Bankruptcy Code Section 550(a)(2) Lacks Extraterritorial Reach: SDNY | Practical Law

Bankruptcy Code Section 550(a)(2) Lacks Extraterritorial Reach: SDNY | Practical Law

In Securities Investor Protection Corp. v. Bernard L. Madoff Investment Securities LLC, the US District Court for the Southern District of New York held that because section 550(a)(2) of the Bankruptcy Code may not be applied extraterritorially, the trustee may not recover funds transferred from foreign investment funds to their foreign customers.

Bankruptcy Code Section 550(a)(2) Lacks Extraterritorial Reach: SDNY

Practical Law Legal Update 7-573-7826 (Approx. 3 pages)

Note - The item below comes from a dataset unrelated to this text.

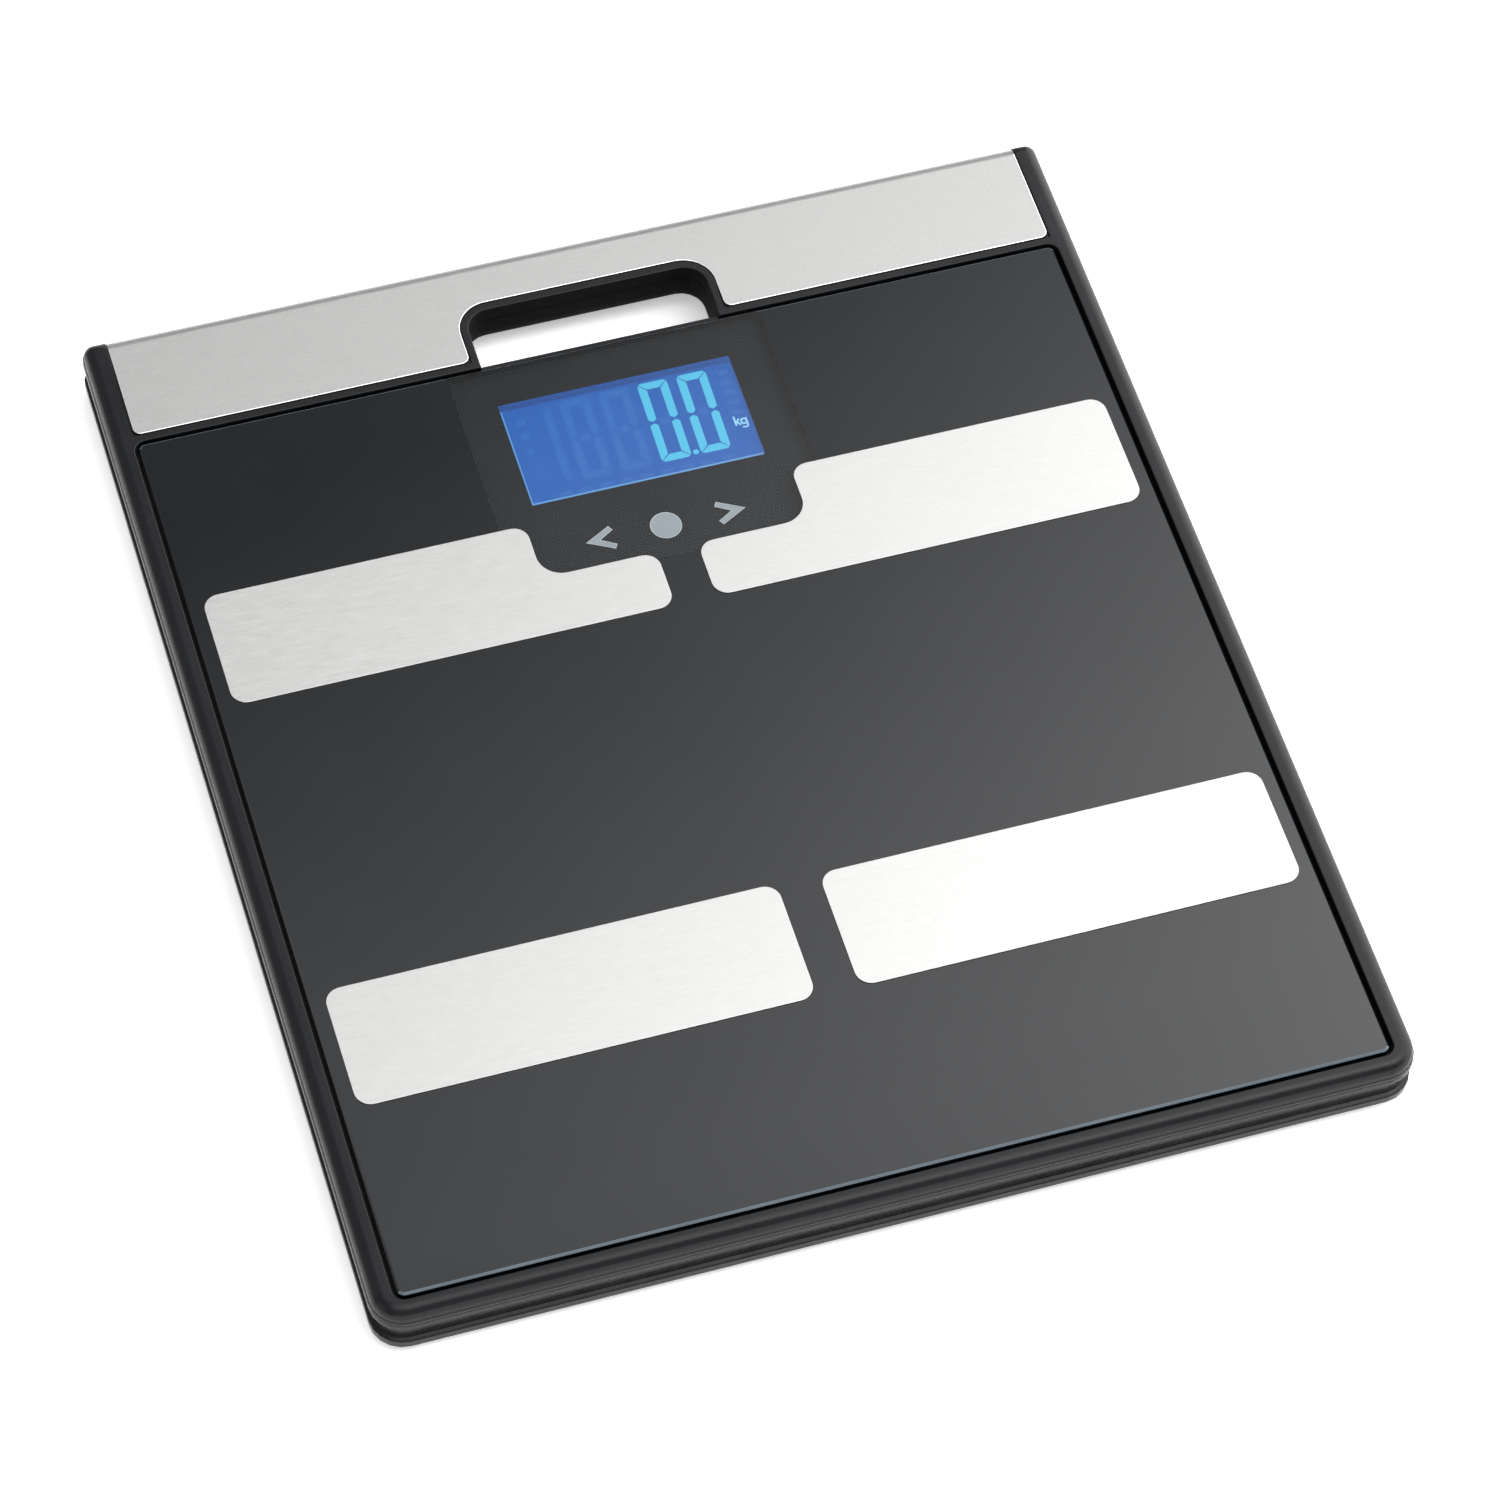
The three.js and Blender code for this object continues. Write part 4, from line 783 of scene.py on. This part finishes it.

Bankruptcy Code Section 550(a)(2) Lacks Extraterritorial Reach: SDNY

by Practical Law Litigation
Law stated as of 08 Jul 2014USA (National/Federal)
In Securities Investor Protection Corp. v. Bernard L. Madoff Investment Securities LLC, the US District Court for the Southern District of New York held that because section 550(a)(2) of the Bankruptcy Code may not be applied extraterritorially, the trustee may not recover funds transferred from foreign investment funds to their foreign customers.
On July 6, 2014, the US District Court for the Southern District of New York held in Securities Investor Protection Corp. v. Bernard L. Madoff Investment Securities LLC that because section 550(a)(2) of the Bankruptcy Code may not be applied extraterritorially, the trustee cannot recover money transferred from a foreign investment fund to its foreign customers (No. 12-mc-115, (S.D.N.Y. July 6, 2014)).
Foreign investment funds served as "feeder funds" by pooling their customers' assets for investment with the defendant (Madoff Securities). At times, these foreign feeder funds withdrew money from Madoff Securities and then transferred it to their foreign customers, managers and others. The collapse of Madoff Securities caused the collapse of many of the foreign feeder funds because they had invested all or nearly all of their assets in Madoff Securities. The trustee appointed under the Securities Investor Protection Act (SIPA) to administer the estate of Madoff Securities sought to recover funds that were transferred by the foreign feeder funds to other foreign customers and managers.
The SDNY dismissed the trustee's claims to the extent that they sought to recover purely foreign transfers. The court cited the US Supreme Court's decision in Morrison v. Nat'l Australia Bank Ltd., which held that legislation of Congress applies only within the territorial jurisdiction of the United States unless a contrary intent appears (561 U.S. 247 (2010)). This presumption against extraterritorial application of federal statutes protects against inadvertent clashes between US law and the laws of other nations.
In determining whether the presumption against extraterritorial application of a statute applies in this case, the court considered whether:
  • The factual circumstances at issue require an extraterritorial application of the relevant statutory provision.
  • Congress intended for the statute to apply extraterritorially.
As to the first prong, the court found that the focus of the Bankruptcy Code's avoidance and recovery provisions was "'the property transferred' and the fact of its transfer, not the debtor." The transfers at issue were foreign, taking place between foreign feeder funds and their foreign customers and other foreign transferees. Consequently, the recovery sought by the Trustee requires an extraterritorial application of section 550(a)(2).
Considering the second prong, the court held that the language of section 550 fails to convey an intent that the section apply to foreign transfers. The court rejected the Trustee's argument that section 541 of the Bankruptcy Code, which defines "property of the estate" to include property "wherever located and by whomever held," provides the requisite intent for extraterritorial application because the property at issue was transferred property, not property of the estate. The court further noted that SIPA primarily incorporates the avoidance and recovery provisions of the Bankruptcy Code and does not provide an independent basis for extraterritorial reach.
Finally, the SDNY rejected the Trustee's contention that policy concerns require the extraterritorial application of section 550(a) of the Bankruptcy Code. The Trustee argued that a US debtor could avoid the reach of US bankruptcy law by transferring its assets overseas and then transferring them again. The court explained that such concerns must be balanced against the presumption against extraterritoriality and that a trustee may be able to use the laws of the countries where transfers occurred to avoid fraudulent evasion of the Bankruptcy Code. Additionally, the court found that comity considerations weigh against the extraterritorial application of section 550(a) because many of the feeder funds at issue are undergoing liquidation proceedings in their own countries.
Practitioners should be aware that funds transferred from one foreign entity to another may not be recoverable under section 550 of the Bankruptcy Code.